Japan gave rare "no" in IMF loan to Ukraine: report
Date: Sat Sep 12 08:31:45 CDT 1998
                                         
   TOKYO, Sept 12 (AFP) - In a rare show of discord with other
major economies, Japan tried to torpedo an International Monetary
Fund (IMF) loan to Ukraine, a report said Saturday. 
   The 2.2-billion-dollar loan, proposed to the IMF council on
September 4, was finally approved by a majority vote although it
was opposed by Japan, Swizterland and a few other countries, the
Jiji Press news agency said. 
   Japan appeared to have backed growing dissatisfaction among
Asian countries with the IMF's alleged favouritism toward Russia
and former Soviet republics, Jiji said. 
   "In the Indonesian crisis, the IMF was reluctant to extend a
six-billion-dollar aid package. But it is ready to extend funds
when it comes to a deal deeply connected with Russia," Jiji
quoted a finance ministry source as saying. 

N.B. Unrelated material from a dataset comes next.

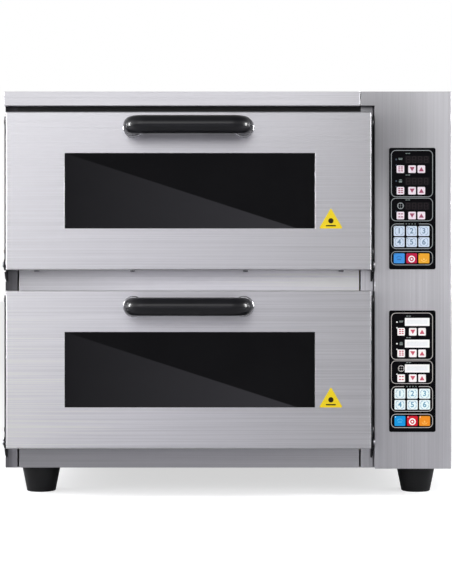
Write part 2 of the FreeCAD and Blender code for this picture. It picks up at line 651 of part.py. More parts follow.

   Japan had always previously supported European countries and
the United States in extending assistance through international
financial bodies, Jiji said. 
   Tokyo questioned the "effectiveness" of the loan, aimed at
enabling Ukraine to shield itself from the effects of the
economic crisis in Russia and to support an ambitious programme
of structural reform. 
   But it was approved by other members of the Group of Seven
(G7) leading industrialised nations. The other G7 members are
Britain, Canada, France, Germany, Italy and the United States.